“I want no time,” Arthur declared. “My only difficulty is about the money. My mother’s six thousand is charged on Garth, you see.”

This was a fact well known to Ovington, and one which he had taken into his reckoning. Perhaps, but for it, he had not been making the offer at this moment. But he concealed his satisfaction and a smile, and “Isn’t there a provision for calling it up?” he said.

“Yes, there is—at three months. But I am afraid that my mother——”

“Surely she would not object under the circumstances. The increased income might be divided between you so that it would be to her profit as well as to your advantage to make the change. Three months, eh? Well, suppose we say the money to be paid and the articles of partnership to be signed four months from now?”

Difficulties never loomed very large in this young man’s eyes. “Very good, sir,” he said. “Upon my honor, I don’t know how to thank you.”

“It won’t be all on your side,” the banker answered good-humoredly. “Your name’s worth something, and you are keen. I wish to heaven you could infect Clement with a tithe of your keenness.”

“I’ll try, sir,” Arthur replied. At that moment he felt that he could move mountains.

“Well, that’s settled, then. Send Rodd to me, will you, and do you see if I have left my pocket-book in the house. Betty may know where it is.”

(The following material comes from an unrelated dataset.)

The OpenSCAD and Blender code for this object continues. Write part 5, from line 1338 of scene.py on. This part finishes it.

Arthur went through the bank, stepping on air. He gave Rodd his message, and in a twinkling he was in the house. As he crossed the hall his heart beat high. Lord, how he would work! What feats of banking he would perform! How great would he make Ovington’s, so that not only Aldshire but Lombard Street should ring with its fame! What wealth would he not pile up, what power would he not build upon it, and how he would crow, in the days to come, over the dull-witted clod-hopping Squires from whom he sprang, and who had not the brains to see that the world was changing about them and their reign approaching its end!

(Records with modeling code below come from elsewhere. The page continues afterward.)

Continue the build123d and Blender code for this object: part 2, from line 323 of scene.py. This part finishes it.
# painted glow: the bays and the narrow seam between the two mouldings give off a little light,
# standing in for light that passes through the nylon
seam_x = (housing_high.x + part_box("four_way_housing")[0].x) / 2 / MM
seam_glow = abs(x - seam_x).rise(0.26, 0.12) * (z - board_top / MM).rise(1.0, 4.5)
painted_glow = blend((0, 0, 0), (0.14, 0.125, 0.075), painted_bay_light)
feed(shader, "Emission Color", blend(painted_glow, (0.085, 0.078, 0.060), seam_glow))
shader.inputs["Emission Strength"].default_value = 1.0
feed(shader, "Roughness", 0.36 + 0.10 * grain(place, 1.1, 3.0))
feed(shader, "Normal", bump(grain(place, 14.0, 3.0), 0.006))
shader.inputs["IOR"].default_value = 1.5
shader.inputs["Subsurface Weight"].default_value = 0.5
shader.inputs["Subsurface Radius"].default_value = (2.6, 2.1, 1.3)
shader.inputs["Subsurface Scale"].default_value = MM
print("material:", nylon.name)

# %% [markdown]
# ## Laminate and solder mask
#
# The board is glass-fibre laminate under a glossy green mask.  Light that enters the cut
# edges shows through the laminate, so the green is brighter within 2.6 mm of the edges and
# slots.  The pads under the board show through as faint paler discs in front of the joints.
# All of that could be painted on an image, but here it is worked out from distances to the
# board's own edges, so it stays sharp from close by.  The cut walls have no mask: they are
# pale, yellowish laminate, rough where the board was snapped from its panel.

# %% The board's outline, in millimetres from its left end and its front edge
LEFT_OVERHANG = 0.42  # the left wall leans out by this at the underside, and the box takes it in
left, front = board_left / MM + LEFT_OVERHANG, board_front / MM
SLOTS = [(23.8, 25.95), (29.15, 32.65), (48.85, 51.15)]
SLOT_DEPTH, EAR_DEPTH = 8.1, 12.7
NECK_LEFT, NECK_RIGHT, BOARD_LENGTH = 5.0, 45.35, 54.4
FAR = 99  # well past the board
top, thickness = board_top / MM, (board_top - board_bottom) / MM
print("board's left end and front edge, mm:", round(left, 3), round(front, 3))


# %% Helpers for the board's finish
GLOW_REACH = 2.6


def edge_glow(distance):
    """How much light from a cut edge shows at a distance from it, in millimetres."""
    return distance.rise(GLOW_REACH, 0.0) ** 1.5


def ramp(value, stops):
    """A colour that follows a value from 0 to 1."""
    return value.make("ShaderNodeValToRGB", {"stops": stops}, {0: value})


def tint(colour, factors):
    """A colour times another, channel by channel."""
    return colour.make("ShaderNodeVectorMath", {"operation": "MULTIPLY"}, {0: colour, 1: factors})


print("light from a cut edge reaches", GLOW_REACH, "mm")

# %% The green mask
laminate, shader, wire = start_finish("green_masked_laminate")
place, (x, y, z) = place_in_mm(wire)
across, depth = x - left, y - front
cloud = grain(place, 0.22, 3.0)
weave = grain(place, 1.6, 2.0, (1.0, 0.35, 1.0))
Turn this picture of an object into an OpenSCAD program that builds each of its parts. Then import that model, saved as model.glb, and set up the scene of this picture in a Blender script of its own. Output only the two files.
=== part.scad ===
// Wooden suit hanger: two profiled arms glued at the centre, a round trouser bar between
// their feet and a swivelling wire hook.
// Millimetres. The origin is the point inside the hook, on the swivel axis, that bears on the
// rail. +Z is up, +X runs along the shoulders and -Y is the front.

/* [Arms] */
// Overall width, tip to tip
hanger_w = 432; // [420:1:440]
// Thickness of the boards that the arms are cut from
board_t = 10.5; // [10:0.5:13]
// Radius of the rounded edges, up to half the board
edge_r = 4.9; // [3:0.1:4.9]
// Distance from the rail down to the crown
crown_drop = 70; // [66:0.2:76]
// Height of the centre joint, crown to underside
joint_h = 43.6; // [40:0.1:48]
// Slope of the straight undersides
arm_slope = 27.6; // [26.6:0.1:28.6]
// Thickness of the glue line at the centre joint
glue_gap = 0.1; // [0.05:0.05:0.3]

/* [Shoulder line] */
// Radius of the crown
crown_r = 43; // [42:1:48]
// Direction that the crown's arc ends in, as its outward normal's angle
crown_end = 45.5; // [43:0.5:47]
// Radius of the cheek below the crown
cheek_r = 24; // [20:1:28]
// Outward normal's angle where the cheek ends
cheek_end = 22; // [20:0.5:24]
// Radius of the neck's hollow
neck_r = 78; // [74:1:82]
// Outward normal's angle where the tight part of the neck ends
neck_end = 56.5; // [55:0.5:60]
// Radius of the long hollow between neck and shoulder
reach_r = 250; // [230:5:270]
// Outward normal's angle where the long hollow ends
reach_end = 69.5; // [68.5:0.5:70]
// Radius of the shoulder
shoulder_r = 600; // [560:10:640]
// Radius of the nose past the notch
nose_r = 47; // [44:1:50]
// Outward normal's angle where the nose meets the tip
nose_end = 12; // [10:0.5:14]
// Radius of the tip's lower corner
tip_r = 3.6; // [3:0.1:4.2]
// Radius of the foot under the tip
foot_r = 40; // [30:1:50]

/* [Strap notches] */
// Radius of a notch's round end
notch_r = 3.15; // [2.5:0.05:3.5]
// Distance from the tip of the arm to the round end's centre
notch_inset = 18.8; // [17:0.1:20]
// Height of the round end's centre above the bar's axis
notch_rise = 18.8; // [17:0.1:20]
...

For at this moment he felt that he had it in him to work miracles. The greatest things seemed easy. The fortunes of Ovington’s lay in the future, the cycle half turned—to what a point might they not carry them! During the last twelve months he had seen money earned with an ease which made all things appear possible; and alert, eager, sanguine, with an inborn talent for business, he felt that he had but to rise with the flowing tide to reach any position which wealth could offer in the coming age—that age which enterprise and industry, the loan, the mill, the furnace were to make their own. The age of gold!